I don't know why, but it seems like every day I log on here to see if there are any interesting questions to ponder, and another new user is frantically asking a question about what the exposure is for sexting a minor across international lines. Can there just be a blanket policy that these kind of questions get automatically taken down, even if phrased as a 'hypothetical?'
If it's the same sort of question you should VTC as "Duplicate" (and reference any of the other questions, closed or otherwise).
If it seems to be the same person asking the same question, or using different accounts to circumvent a closure or question ban, then you can flag it and note that (point to at least one of the other questions and/or accounts) so a moderator can ban/delete/merge or even IP-ban as appropriate.
If the question involves significantly different aspects of such a situation than previous questions did, and is not asking for specific legal advice, it should be left open. As Feetwet says, if it is a duplicate, it can be marked and closed as such. If it is a RSLA it should ideally be rewritten to be on topic, but it can also be closed until and unless so re-written.

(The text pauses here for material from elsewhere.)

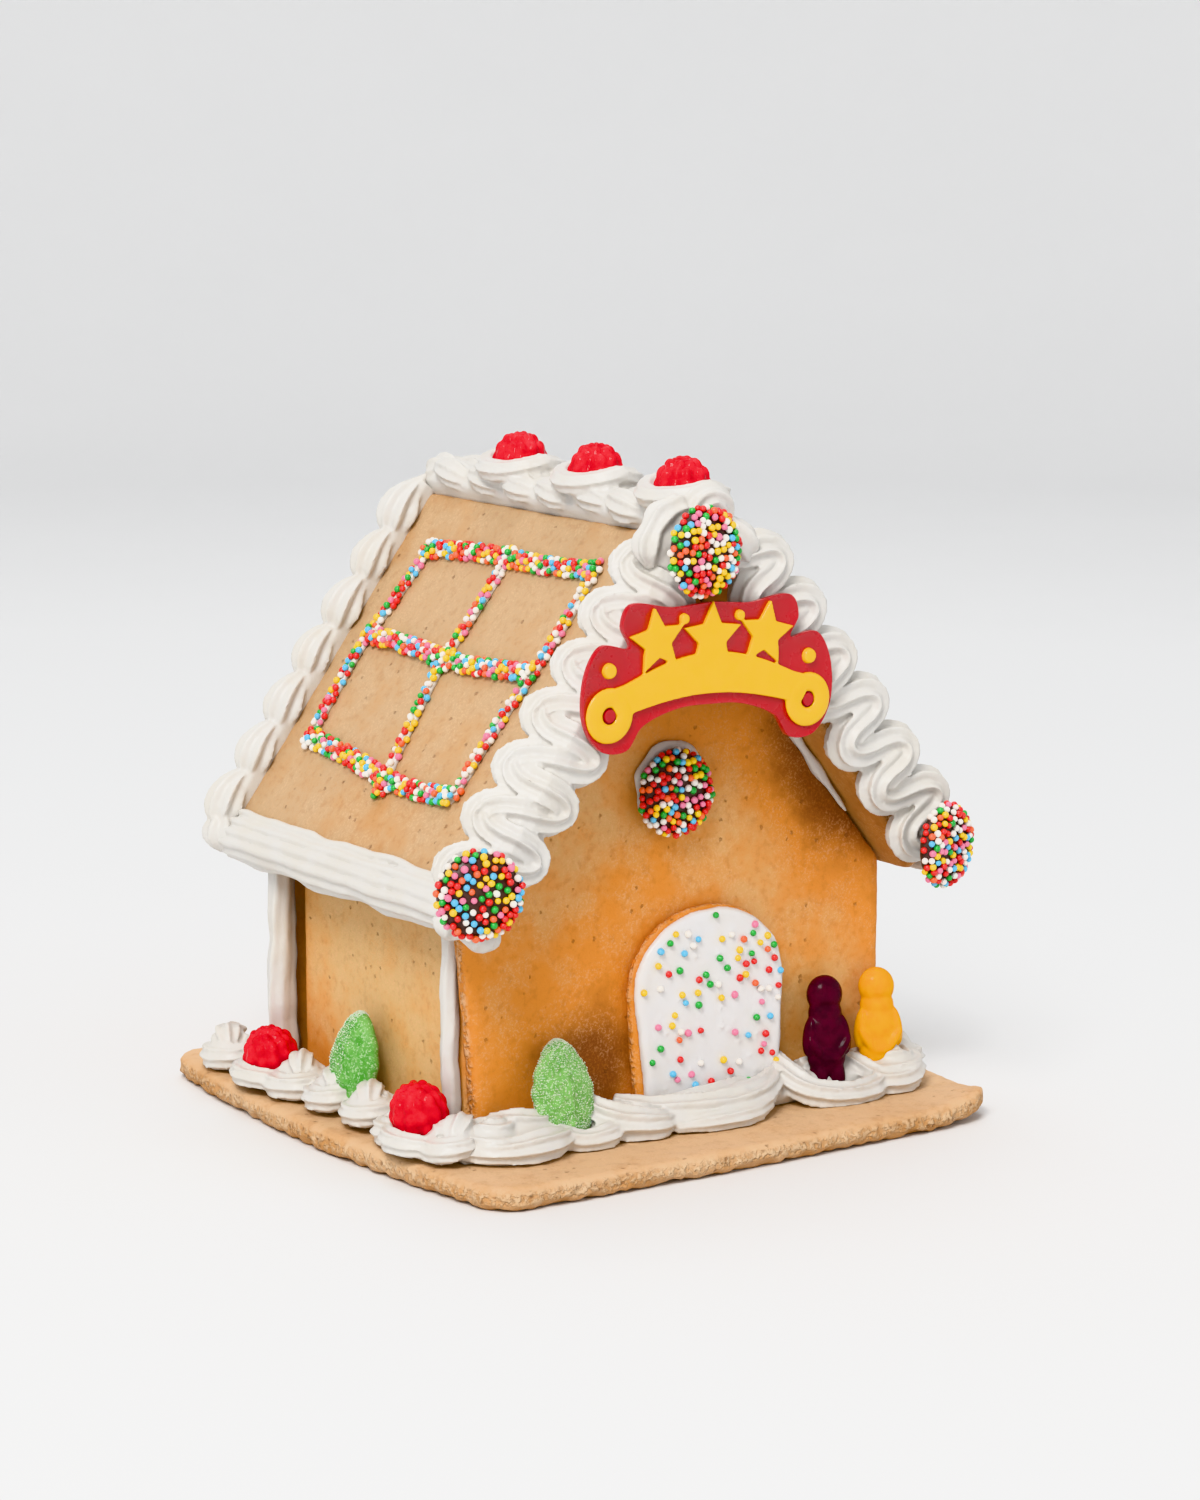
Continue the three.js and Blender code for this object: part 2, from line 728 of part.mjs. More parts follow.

I am not in favour of this suggestion.
Sexting in itself is not unlawful, it only (mainly) becomes so when it involves children, so a blanket ban may prevent legitimate questions being asked by those purely curious about legal theory or wishing to pose hypertheticals for any number of innocent - and lawful - reasons.
Instead I prefer the current policing by self-regulation being practiced which, in my opinion, works perfectly well in weeding out posts via down votes, VTC or raising helpful flags.
A search of LawSE reveals there have been four questions this calendar year containing "sext" out of a grand total of 17 questions since May 2015, so we are not really experiencing a deluge.
I echo Iñaki Viggers' observations about spiralling blanket bans, and surmise there may more than 17 questions about other potentially unlawful activities so why not ban these as well?
Can we just have a blanket policy that these kind of questions get automatically taken down, even if phrased as a 'hypothetical?'
I personally distrust and altogether skip questions related to child pornography and sex involving minors. I sense those questions to be some people's attempt to know their way around a topic that is plain repugnant. But implementing a blanket policy for this could start up a spiral of automated blanket policies for truly edifying topics.
If you perceive someone "is frantically asking [...] about what the exposure is", tipping Law Enforcement would be more effective.